BOCHNER: You helped me, too, on that installation.
DUNHAM: Even with institutions like MASS MoCA that attempt to repurpose abandoned industrial sites, I still haven’t seen anything like it since.
BOCHNER: I don’t think there was a precedent for it either. But, of course, all that work was ephemeral. It only exists now in those black-and-white reproductions in Italian catalogues and magazines. That’s actually, in a way, what I wanted out of the Magazzino show—to reopen that context where my work first entered the stream, which was minimalism. It was also that my work had a lot to do with what was going on over in Italy. And in Germany, too, where artists were also improvising and making things up as they went along, and abandoning fixed boundaries for objects and ideas. It was a very heady time. There was so much political turmoil in Italy by the late ’70s, between the Red Brigades and all the kneecapping and the murder of [the Italian prime minister] Aldo Moro, that it all just dissipated.
DUNHAM: You mean the energy of the art scene there?
BOCHNER: The energy of the art scene and the energy of the collectors. There are no institutions in Italy—there’s no MoMA, no Whitney. There’s a museum of modern art in Rome [the Galleria Nazionale d’Arte Moderna], and it begins in 1750.
DUNHAM: Isn’t there an anecdote about how Boetti and his crowd were at first irritated that there was this American showing alongside their work in Italy, like you were an interloper?
BOCHNER: With Boetti, there was a great deal of hostility, which later dissipated, and we became friends. The issue was that Italian galleries were having American artists come over. All they needed to do was buy a cheap airline ticket and put you up in pensione for a week, and they had an exhibition. In other words, they didn’t have to ship any paintings. They didn’t have to build crates. They didn’t have to get permission to bring things into the country. That explosion of American artists in Italy also had an economic background.
DUNHAM: And they must have already been annoyed by the American cultural effort in Europe after World War II.
BOCHNER: That’s really true, but then it balanced out because between [the gallerists Leo] Castelli, [Ileana] Sonnabend, and John Weber, they were showing practically all of those artists in New York by 1973 as well.
DUNHAM: Was Lucio Fontana around Milan when you were?
BOCHNER: I think he had already died. I first became aware of him as a student in 1961 at the Carnegie International. I went through the exhibition and thought I was pretty hip at the time, although I was completely provincial, but I liked [Willem] de Kooning. I liked [Franz] Kline. I liked [Robert] Motherwell. I could even make room for Barnett Newman. But I walked into the last room and there was this big blue monochrome painting that had been slashed right down the middle with a knife. And I was shocked.
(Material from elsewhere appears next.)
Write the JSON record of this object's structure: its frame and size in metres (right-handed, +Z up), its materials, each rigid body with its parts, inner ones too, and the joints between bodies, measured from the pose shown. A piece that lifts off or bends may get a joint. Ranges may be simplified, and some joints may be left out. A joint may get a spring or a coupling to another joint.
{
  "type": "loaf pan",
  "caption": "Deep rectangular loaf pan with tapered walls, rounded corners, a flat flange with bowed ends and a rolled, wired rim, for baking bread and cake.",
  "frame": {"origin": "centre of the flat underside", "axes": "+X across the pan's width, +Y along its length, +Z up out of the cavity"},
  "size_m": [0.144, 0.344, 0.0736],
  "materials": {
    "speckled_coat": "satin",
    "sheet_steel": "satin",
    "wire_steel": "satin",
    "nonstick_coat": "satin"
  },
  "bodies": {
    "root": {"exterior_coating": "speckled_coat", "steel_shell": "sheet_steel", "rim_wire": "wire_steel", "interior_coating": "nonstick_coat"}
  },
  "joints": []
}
I ran to the guard, and I said, “Oh my god, somebody just slashed that painting.” And he laughed and said, “The artist did it himself.” “What, why would he do that?” And the guard said, “I don’t know, it’s just modern art.” And it was, of course, a painting by Lucio Fontana.
DUNHAM: Were you appalled or intrigued?
BOCHNER: I was appalled. I was shocked. Barnett Newman had a blue monochrome painting in the same show. But this slash with a knife was like being punched in the stomach. It was such an aggressive moment.
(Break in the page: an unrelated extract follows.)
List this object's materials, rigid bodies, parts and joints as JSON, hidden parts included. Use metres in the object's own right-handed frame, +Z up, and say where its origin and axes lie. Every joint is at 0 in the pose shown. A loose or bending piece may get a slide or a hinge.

DUNHAM: I think everyone remembers their first experience with Fontana’s work. I first thought it was stupid. It wasn’t even irritating. It was a put–it–in–your–modern-art–book, hang-it-in-an-airport kind of thing. But then I had an epiphany and flipped on the question of what it meant, and it all just turned around. It’s those kinds of experiences that are really precious, where you go through a thing and come out the other side.
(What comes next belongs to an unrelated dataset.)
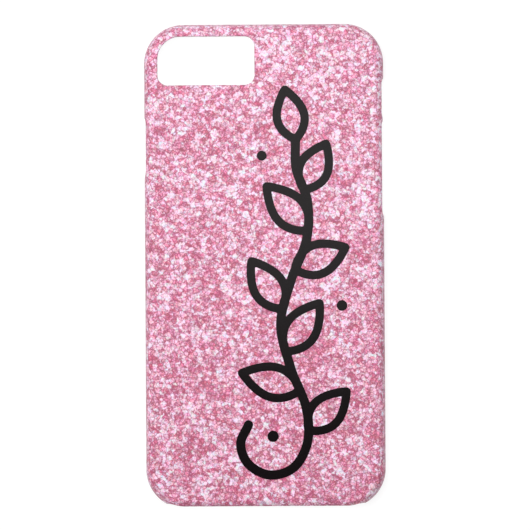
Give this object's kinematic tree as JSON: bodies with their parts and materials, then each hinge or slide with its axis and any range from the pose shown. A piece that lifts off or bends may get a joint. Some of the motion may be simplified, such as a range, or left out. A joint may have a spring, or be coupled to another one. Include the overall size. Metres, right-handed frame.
{
  "type": "phone case",
  "caption": "Slim one-piece clip-on shell for a 4.7 inch phone, pink glitter film wrapped over the back and sides, black vine ornament, camera and side openings.",
  "frame": {"origin": "centre of the open rim's plane, which is the bottom of the bounding box when the case lies face down", "axes": "+X to the right and +Y towards the camera end seen from behind, +Z out of the decorated back"},
  "size_m": [0.0698, 0.1403, 0.0091],
  "materials": {
    "polycarbonate": "satin moulded white polycarbonate, fine texture inside",
    "glitter_film": "pink glitter under a smooth clear gloss coat",
    "black_ornament": "smooth black gloss"
  },
  "bodies": {
    "root": {"shell": "polycarbonate", "glitter_film": "glitter_film", "vine_sprig": "black_ornament", "vine_berry_low": "black_ornament", "vine_berry_mid": "black_ornament", "vine_berry_high": "black_ornament"}
  },
  "joints": []
}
BOCHNER: It turns your head around and opens it up. There are certain things that open up the doors to what’s permissible.
DUNHAM: Do you know anything about what Boetti’s generation felt in terms of a debt to Fontana?
BOCHNER: I have to admit, I never spoke to any of them about Fontana. My guess is that they thought it was decorative. A lot of fun Fontana is decorative. By the time I arrived in Italy in 1970, it was basically old news.
DUNHAM: I wonder if it has to do with the fact that he was originally from Argentina. He was a kind of interloper himself, in the sense that he was from an Italian family, but his origins were not Italian.
BOCHNER: I don’t think I was thinking about him that much until I was living in Rome and was approached by a dealer in Milan who wanted me to have a show at his gallery, which turned out to have been Fontana’s studio. It was almost a shock because he had this tiny studio—it was in the basement of a carriage house of a big estate. It was a barrel vault and I couldn’t stand up all the way. I was thinking about those huge oval-shaped paintings that he made with all those punctures. I thought, “How the hell did he paint those in this space?” At which point I said to the guy, “Listen, there’s nothing I can do here.” And the guy said, “There’s a back room. They’ve saved all of his paints and brushes. Would you like to see it?” So we went back there, and I saw this crate in the corner. “What’s in the crate?” He said, “Oh, that’s the Murano glass that he would smash up with a hammer to glue on his paintings.” He pried open the box, and it was like Ali Baba’s cave, with all of these fist-sized chunks of Murano glass in yellow, blue, red, and green. I instantly knew that I’d been waiting for some revelation about how to make those sculptures that I went on to make with pebbles and stones. Since glass is made of ground-up sand and sand is just ground-up stones, it was like finding a pearl.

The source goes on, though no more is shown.